In the last week of April, the late historian Bipan Chandra was attacked for denigrating Bhagat Singh. Why exactly does the Sangh Parivar dislike Chandra and other left-wing historians?

In the last week of April 2016, team Arnab staged another show, attacking academicians and historians at large at the Jawaharlal Nehru University (JNU). This time it was Bipan Chandra, and his book India’s Struggle for Independence (1987). The crime: calling Bhagat Singh and other revolutionaries “revolutionary terrorists” and “intentionally maligning the patriots” of the Indian freedom struggle. Chandra and his co-authors were accused of being court-historians of the Congress and being pro-Nehru and Gandhi to intentionally call Bhagat Singh a “terrorist.” Next day, Anurag Thakur, the Bharatiya Janata Party Member of Parliament raised the issue in Parliament and another “row” was manufactured, with JNU once again at the centre of it.

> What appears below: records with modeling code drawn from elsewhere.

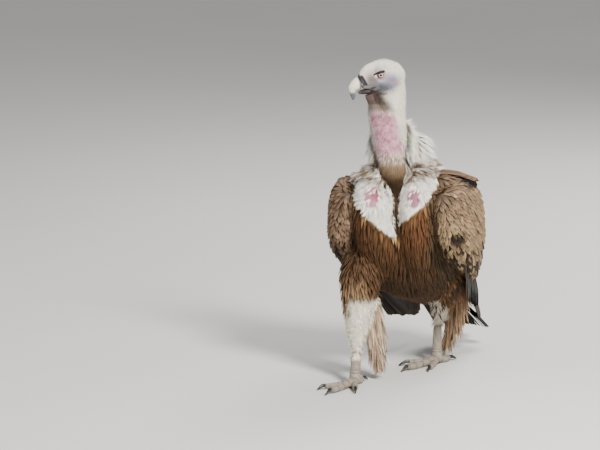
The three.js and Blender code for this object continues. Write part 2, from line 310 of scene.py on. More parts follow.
def remeshed(source, voxel):
    """A closed mesh of even faces around a bmesh."""
    mesh = bpy.data.meshes.new("remesh_source")
    source.to_mesh(mesh)
    holder = placed("remesh_source", mesh)
    modifier = holder.modifiers.new("voxels", "REMESH")
    modifier.mode = "VOXEL"
    modifier.voxel_size = voxel
    depsgraph = bpy.context.evaluated_depsgraph_get()
    made = bpy.data.meshes.new_from_object(holder.evaluated_get(depsgraph))
    bpy.data.objects.remove(holder)
    bpy.data.meshes.remove(mesh)
    return made


def keep_largest(mesh):
    """Deletes every loose body but the largest."""
    edges = edges_of(mesh)
    label = np.arange(len(mesh.vertices))
    while True:
        low = np.minimum(label[edges[:, 0]], label[edges[:, 1]])
        before = label.copy()
        np.minimum.at(label, edges[:, 0], low)
        np.minimum.at(label, edges[:, 1], low)
        label = label[label]
        if (label == before).all():
            break
    names, counts = np.unique(label, return_counts=True)
    if len(names) == 1:
        return
    keep = label == names[counts.argmax()]
    work = bmesh.new()
    work.from_mesh(mesh)
    work.verts.ensure_lookup_table()
    bmesh.ops.delete(work, geom=[work.verts[i] for i in np.flatnonzero(~keep)], context="VERTS")
    work.to_mesh(mesh)
    work.free()


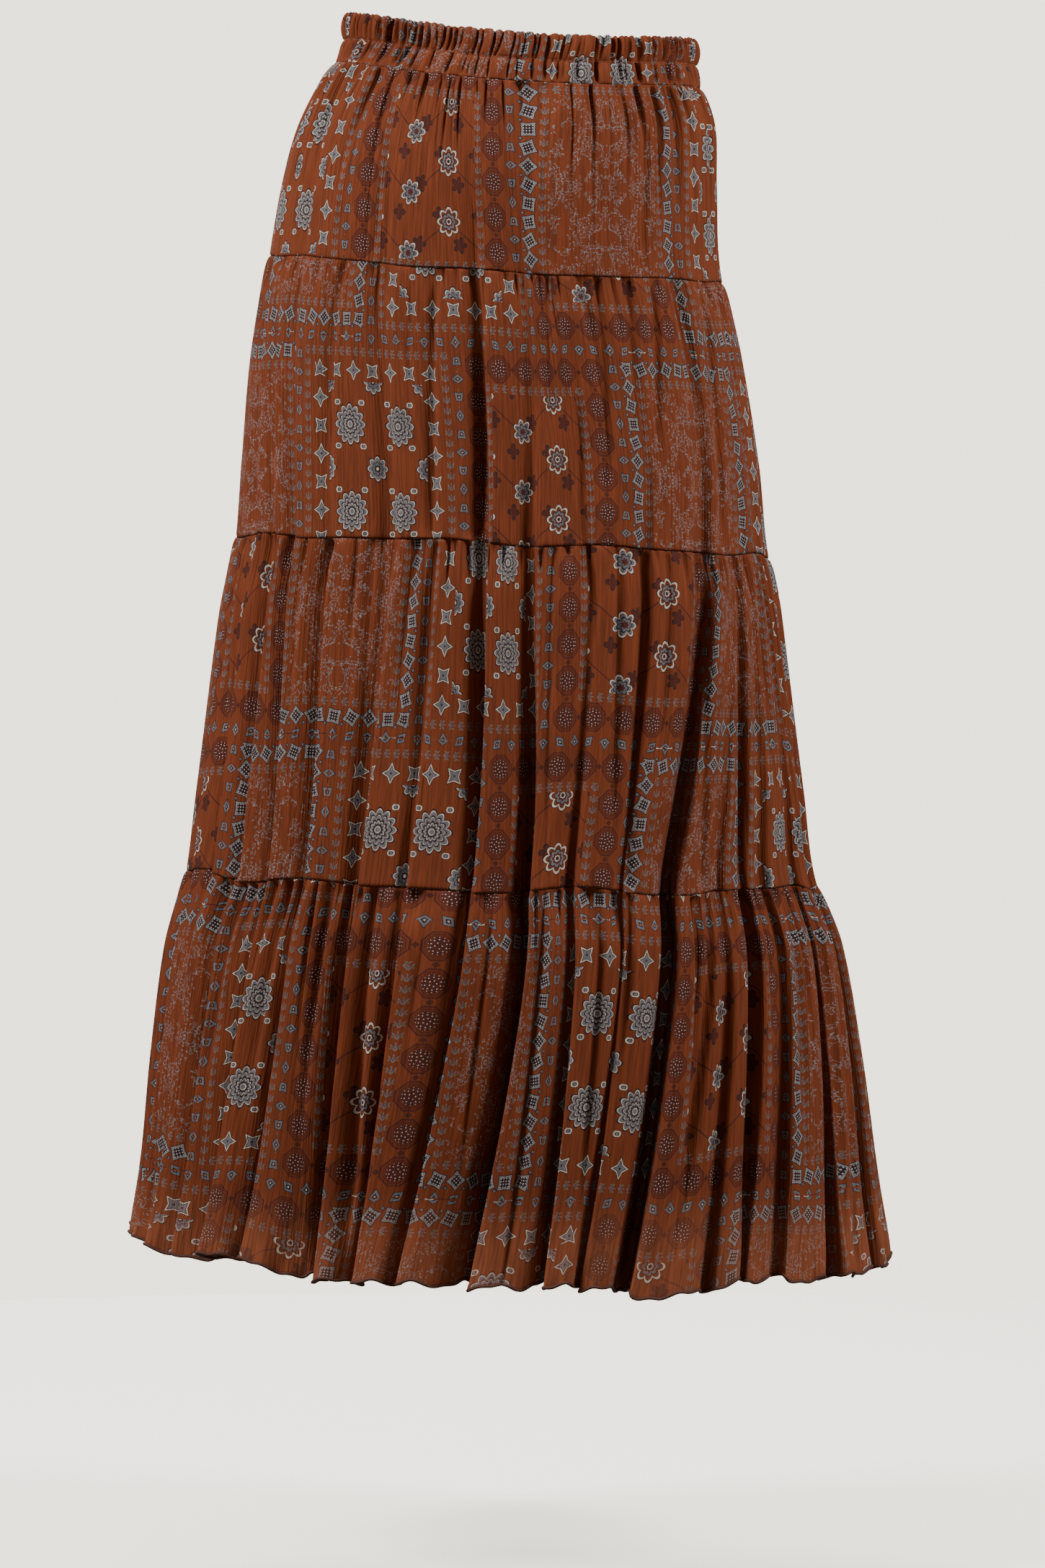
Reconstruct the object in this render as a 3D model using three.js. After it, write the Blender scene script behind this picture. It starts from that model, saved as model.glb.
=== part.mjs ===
// Tiered ruffle skirt as worn, hollow, with nobody in it: an elastic waistband and four
// gathered tiers, each a back and a front panel joined at the side seams.
// Millimetres, +Z up. The back faces +Y and the wearer's left side is +X.
import * as THREE from "three";

// Cloth walls and the gaps at the seams
const WALL = 1.3;
const BAND_WALL = 1.7;
const SEAM_GAP = 0.35;
const SIDE_GAP = 0.4;

// Waistband: two stitched channels over elastic
const BAND_TOP = 17;
const UPPER_CHANNEL = 0.55;
const CHANNEL_PUFF = 1.5;
const BAND_GATHER = 1.2;
const BAND_COLUMNS = 44;
const BAND_ROWS = [0, 0.27, 0.55, 0.78, 1];

// Gathers below a seam: the puff of the gathered cloth and how far down it dies away
const PUFF = 3.2;
const PUFF_RISE = 7;
const PUFF_FALL = 70;

// Seam lines from the waist down: height at the sides, rise per millimetre towards the
// wearer's left, how much lower the middle of the back hangs, and how far the line
// swings up and down round the ring
const EDGES = [
  { height: -19, tilt: 0.07, backDip: 12, swing: 0 },
  { height: -160, tilt: 0.061, backDip: 8, swing: 1 },
  { height: -360, tilt: 0.039, backDip: 0, swing: 2 },
  { height: -600, tilt: 0.024, backDip: 3, swing: 3.5 },
  { height: -868, tilt: 0.033, backDip: 10, swing: 4.5 },
];

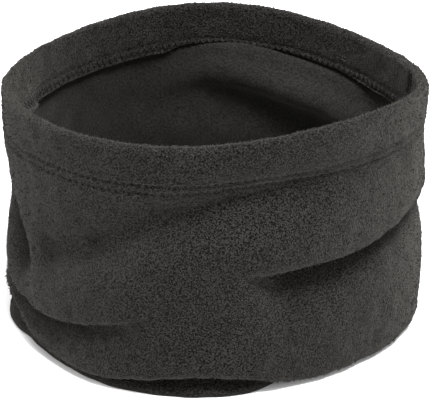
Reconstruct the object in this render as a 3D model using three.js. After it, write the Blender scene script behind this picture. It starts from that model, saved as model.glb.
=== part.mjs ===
// A brushed fleece neck gaiter, standing slumped on its lower hem: one strip of cloth closed into a
// tube by a flat butted seam, with both edges turned in and stitched down by a twin-needle machine.
// Millimetres, +Z up. Directions round the tube are in degrees from the front (-Y) towards the
// right (+X). Along the cloth, s runs from the lower fold (0) to the upper fold.

import * as THREE from 'three';
import { mergeVertices } from 'three/addons/utils/BufferGeometryUtils.js';

// ---- Driving dimensions ------------------------------------------------------------------------

const FLAT_WIDTH = 260;         // across the tube pressed flat
const FINISHED_HEIGHT = 170;    // along the cloth, from fold to fold
const STANDING_HEIGHT = 104.5;  // of the rim, on average, as it slumps
const RIM_OVAL = 2;             // the rim is wider than the mean circle by this, and as much less deep
const CLOTH = 2.2;              // one ply of fleece
const PLY_GAP = 0.3;            // between two plies that touch
const HEM = 18;                 // depth of the turned hems
const STITCH_INSET = 15;        // from a fold to the middle of its stitching
const NEEDLE_GAUGE = 3.2;       // between the two rows of stitches
const NEEDLE_THREAD = 0.5;      // thickness of the needle threads
const LOOPER_THREAD = 0.3;      // thickness of the looper threads, which zigzag flat on the inside
const THREAD_CLEARANCE = 0.25;  // between a hem's thread and the cloth it lies on
const SEAM_CLEARANCE = 0.35;    // the same at the closing seam, which bends sharply in the folds
const SEAM_AT = 100;            // where the closing seam runs, in degrees
const SEAM_SLIT = 0.4;          // between the butted edges of the closing seam
const SEAM_END = 2.5;           // from a fold to the end of the closing seam's threads
const CROSSING_LIFT = 1.3;      // how far a hem's threads rise where they cross the closing seam
const FOOT_PRESS = 0.6;         // how far the lower fold is pressed flat by its weight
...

This is not the first time Chandra has been under attack by the right-wing regime. This has been happening to him and various other left-leaning historians from the late 1970s, 1977 to be specific, when the right-wing shared power for the first time at the centre. This article brings back those moments, taking help from the articles from the Times of India (henceforth ToI) archives,1 from late 1970s to 2006. It presents a chronology of all such attacks and debates on Chandra, along with Romila Thapar, Irfan Habib, R S Sharma, and various such historians who have used Marxist interpretation as their tool of analysing past and the Indian history. It briefly expresses concern over the rising trend of attacking a section of historians and scholars by calling them anti-nationals, and dangers of (mis)appropriating the national icons as the icons of the Hindu right.